Thirty-one-year-old Maryam Gulam, a mother of three, saw her husband recruited to fight for al-Shabab in 2009 when she was three months pregnant.

Maryam Gulam says her husband converted to Islam in 2006 and went to an Islamic school to study his new religion. She assumes that is where her husband was taught about jihad, or holy war, instead of basic Muslim religious teachings.

Gulam says she learned her husband left for Somalia to join al-Shabab through another family.

"My husband left me when I was pregnant," she says, "and to this day I don’t know if he is alive or dead." She says she came to know that her husband went to Somalia through other families whose sons were recruited. The other families knew about their sons’ journey to Somalia, but Ghulam says, "I was the only one that wasn’t aware. ... I am facing so many challenges because my in-laws are accusing me of taking their son away from them and [saying that] I am also the one who made him join Islam," Gulam said.

According to Gulam, her husband instructed the other families to wait for one month before telling tell her where he had gone.

"The message he left," Gulam says, "was that I should forgive him, and he loves me so much, and I should take care of the children according to the Islamic teachings, and if we won’t meet now, we will meet in heaven," Gulam said.

Gulam is not alone. Hundreds of families' sons, brothers and husbands have been recruited to fight for al-Shabab.

Another woman, 29-year-old Hidaya Said, says her son was recruited in 2010 at the age of 14. That same year he was supposed to sit for his final primary education exam.

Said says she looked for her son for three months. She had given up when she unexpectedly came upon a letter from him.

She says: "He left the letter at home and placed it in a place where he knew one day I would find it, and that was inside the cupboard. I read the letter, which says that he was gone and he didn’t know if they will ever meet again. I should not look for him. I should not worry about him, that he was gone and he wasn’t going to come back," Said said.

Last July, a United Nations Monitoring Group report found al-Shabab created extensive funding and recruiting networks in Nairobi through the Muslim Youth Center. For the American government, at least, the report confirmed years of anxious concern that al-Shabab has been expanding its influence in East Africa.

The Muslim Youth Center sparked a wave of much-needed development in Nairobi's Majengo slum during 2008 and 2009.

According to Mahfoodh Awadhi, a Majengo youth leader who also is chairman of the Kenya National Muslim Advocacy Council, the center worked with the community to spur development but also was recruiting jihadists for al-Shabab and sending them to Somalia for training.

“They had a hidden agenda. They were helping the community in one way or the other but they [also] had a hidden agenda. Later on we came to learn that they were taking our youths - many youths - to fight alongside al-Shabab. We complained a lot. There was no help coming from the government,” Awadhi said.

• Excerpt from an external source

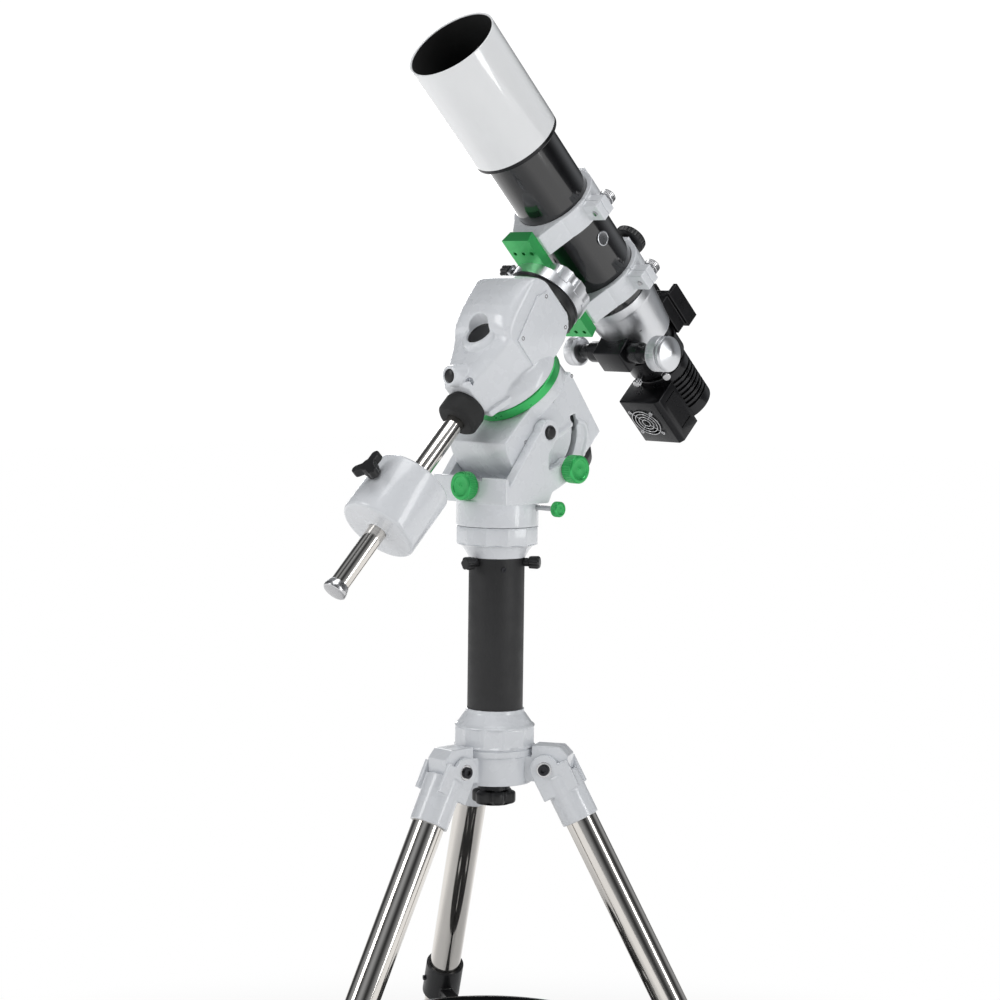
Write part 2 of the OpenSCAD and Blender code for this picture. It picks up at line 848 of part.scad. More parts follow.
module dew_shield() {
  r = shield_d / 2;
  color("white") tube_frame() {
    pipe(r, r - 2.2, shield_from, shield_from + shield_len);
    pipe(r - 2.1, tube_d / 2 + fit, shield_from, shield_from + 8);
  }
}

module focuser_body() {
  body_end = -150;
  color("silver") tube_frame() difference() {
    union() {
      rod(tube_d / 2 + 1.5, -90, tube_from);
      rod(tube_d / 2 - 2, tube_from - cut, tube_from + 12);
      translate([0, 0, -150]) cylinder(r1 = 40, r2 = tube_d / 2 + 1.5, h = 60.01);
      box([-23, focus_y - 14, focus_z - 13], [23, -30, focus_z + 17]);
      translate([0, focus_y, focus_z]) rod_x(14, -50, 56);
    }
    rod(draw_r + fit, body_end - cut, tube_from + 30);
    translate([0, focus_y, focus_z]) rod_x(3.5 + fit, -70, 70);
    translate([0, focus_y, focus_z]) rod_x(10.6, -12, 12);
  }
}

module drawtube() {
  color([0.15, 0.15, 0.15]) tube_frame() {
    pipe(draw_r, draw_r - 3, -184, -76);
    pipe(37, draw_r - 3, -194, -184.01);
    pipe(37, draw_r - 0.01, -184.02, -168);
  }
}

module focus_knobs() {
  color("silver") tube_frame() translate([0, focus_y, focus_z]) {
    rod_x(3.5, -76, 78);
    rod_x(10.3, -11, 11);
    rod_x(18, -76, -60);
    rod_x(21.5, 61, 77);
  }
}

module fine_knob() {
  color("gainsboro") tube_frame() translate([78 + gap, focus_y, focus_z]) rotate([0, 90, 0]) {
    rod(21.5, 0, 4);
    translate([0, 0, 3.99]) cylinder(r1 = 21.5, r2 = 2, h = 8);
  }
}

module finder_shoe() {
  color([0.12, 0.12, 0.12]) tube_frame() difference() {
    union() {
      box([-16, 38, -186], [16, 56, -138]);
      box([-20, 54, -190], [20, 62, -136]);
      box([-20, 61, -190], [-14, 74, -136]);
      box([14, 61, -190], [20, 74, -136]);
    }
    rod(tube_d / 2 + 1.6, -90, -60);
    translate([0, 0, -150]) cylinder(r1 = 40, r2 = tube_d / 2 + 1.5, h = 60.01);
    translate([0, 0, -200]) cylinder(r = 38 + gap, h = 50.01);
  }
}

// The finned camera barrel with the cooler's housing under it.
module camera_body() {
  r = camera_d / 2;
  fins = 7;
  color([0.08, 0.08, 0.08]) tube_frame() difference() {
    union() {
      rod(r, camera_to, camera_from);
      rod(draw_r - 3 - fit, -200, -180);
      box([-32, box_bottom, -277], [32, -20, -207]);
    }
    rod(24, -206, -170);
    for (k = [0 : fins - 1]) pipe(r + 3, r - 3, camera_from - 12 - k * 7, camera_from - 8.5 - k * 7);
    translate([fan_x, box_bottom - cut, fan_z]) rod_y(21, 0, 15);
  }
}

module fan() {
  blades = 7;
  color([0.1, 0.1, 0.1]) tube_frame() translate([fan_x, box_bottom + 3, fan_z]) rotate([-90, 0, 0]) {
    rod(8, 0, 10.5);
    for (k = [0 : blades - 1]) rotate([0, 0, k * 360 / blades]) translate([12.5, 0, 5]) {
      rotate([35, 0, 0]) cube([12, 8, 1.5], center = true);
    }
  }
}

tripod_hub();
tripod_bolts();
leg_upper_1();
leg_upper_2();
leg_upper_3();
leg_clamp_1();
leg_clamp_2();
leg_clamp_3();
leg_knob_1();
leg_knob_2();
leg_knob_3();
leg_lower_1();
leg_lower_2();
leg_lower_3();
tray();
pier_knob();
pier_flanges();
pier_tube();
pier_screw_1();
pier_screw_2();
pier_screw_3();
azimuth_base();
azimuth_bolt_west();
azimuth_bolt_east();
altitude_pin();
altitude_lock_knob();
altitude_adjust_knob();
polar_housing();
polar_drive();
polar_cap();
polar_ring();
polar_shaft();
head_casting();
side_covers();
head_plugs();
dec_drive();
dec_shaft();
saddle();
saddle_jaw();
clamp_knob_1();
clamp_knob_2();
shaft_collar();
counterweight_shaft();
counterweight();
counterweight_knob();
dovetail_bar();
tube_rings();
ring_screw_front();
ring_screw_rear();
camera_screw();
tube();
objective();
dew_shield();
focuser_body();
drawtube();
focus_knobs();
fine_knob();
finder_shoe();
camera_body();
fan();
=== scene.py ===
"""Refractor with a cooled camera on an equatorial mount, pier extension and tripod.

Lengths are in millimetres in the tables and are turned into metres by MM.
Frames: polar (x across, y up the declination axis, z up the polar axis), tube (polar, moved to the
tube's centre line), head (x across, z up the declination axis) and one per leg (z up the leg).
"""
import json
import math

import bmesh
import bpy
from mathutils import Matrix, Vector


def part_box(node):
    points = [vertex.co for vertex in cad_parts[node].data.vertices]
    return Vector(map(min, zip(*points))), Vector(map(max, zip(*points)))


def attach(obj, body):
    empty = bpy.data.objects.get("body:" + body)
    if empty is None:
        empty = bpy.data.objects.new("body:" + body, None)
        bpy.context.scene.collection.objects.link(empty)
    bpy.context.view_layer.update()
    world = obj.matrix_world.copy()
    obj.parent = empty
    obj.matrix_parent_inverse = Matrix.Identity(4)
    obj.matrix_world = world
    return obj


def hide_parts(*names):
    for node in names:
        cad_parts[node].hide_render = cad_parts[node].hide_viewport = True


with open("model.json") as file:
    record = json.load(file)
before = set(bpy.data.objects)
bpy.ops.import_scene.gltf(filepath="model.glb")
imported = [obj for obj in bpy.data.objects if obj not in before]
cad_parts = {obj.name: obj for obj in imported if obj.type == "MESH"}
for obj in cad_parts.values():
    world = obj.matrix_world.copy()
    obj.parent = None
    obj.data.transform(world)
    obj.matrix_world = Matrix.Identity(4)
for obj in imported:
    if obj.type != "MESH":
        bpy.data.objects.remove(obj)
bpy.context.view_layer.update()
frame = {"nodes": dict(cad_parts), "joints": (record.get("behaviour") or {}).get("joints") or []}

MM = 0.001
TAU = 2 * math.pi
SMOOTH_ALL = 180
JOINTS = {j["name"]: j for j in frame["joints"]}


# ---- places taken from the frame ----------------------------------------------------------------

AXES = Vector(JOINTS["right_ascension"]["pos_m"])
RA = Vector(JOINTS["right_ascension"]["axis"])
DEC = Vector(JOINTS["declination"]["axis"])
ACROSS = Vector((1, 0, 0))
PIVOT = Vector(JOINTS["altitude"]["pos_m"])
TUBE_H = 193.5 * MM
PIER_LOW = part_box("pier_tube")[0].z
PIER_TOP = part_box("pier_tube")[1].z


def basis(x, y, z, origin):
    """The matrix of a frame from its three directions and its origin."""
    m = Matrix((x, y, z)).transposed().to_4x4()
    m.translation = origin
    return m


POLAR = basis(ACROSS, DEC, RA, AXES)
HEAD = basis(ACROSS, -RA, DEC, AXES)
TUBE = POLAR @ Matrix.Translation((0, TUBE_H, 0))
WORLD = Matrix.Identity(4)
LEG_DIRS = (-90, 30, 150)


def leg_frame(i):
    """Leg i's frame: z up the leg, x outwards, y along the pivot bolt."""
    up = -Vector(JOINTS[f"leg_{i + 1}_extend"]["axis"])
    pin = Vector(JOINTS[f"leg_{i + 1}_fold"]["axis"])
    knob = Vector(JOINTS[f"leg_lock_{i + 1}_turn"]["pos_m"])
    return basis(pin.cross(up), pin, up, knob + up * 578 * MM)


def at(x, y, z):
    """A shift in millimetres."""
    return Matrix.Translation(Vector((x, y, z)) * MM)


def turn(degrees, axis):
    """A rotation about a frame's own axis."""
    return Matrix.Rotation(math.radians(degrees), 4, axis)


ALONG_X = turn(90, "Y")
ALONG_MINUS_X = turn(-90, "Y")
ALONG_Y = turn(-90, "X")
ALONG_MINUS_Y = turn(90, "X")
# A drawing's x, y, z become its frame's y, z, x.
SIDEWAYS = Matrix(((0, 0, 1, 0), (1, 0, 0, 0), (0, 1, 0, 0), (0, 0, 0, 1)))


# ---- materials ----------------------------------------------------------------------------------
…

The government stopped the center from openly recruiting for al-Shabab, but the activity has continued in secret.

Multiple sources familiar with how the recruitment is done told VOA how four youths from Majengo crossed into Somalia this month to fight for al-Shabab. Two others were arrested at the Kenyan-Somali border during the past week as they tried to enter Somalia.

For now, both Gulam and Said say they don’t have control of what will happen to their loved ones, since Kenyan military forces and Somali government fighters are preparing an offensive to take control of al-Shabab's coastal stronghold of Kismayo by August.

Before then, the women say they hope their men will find ways to return home and restart their lives.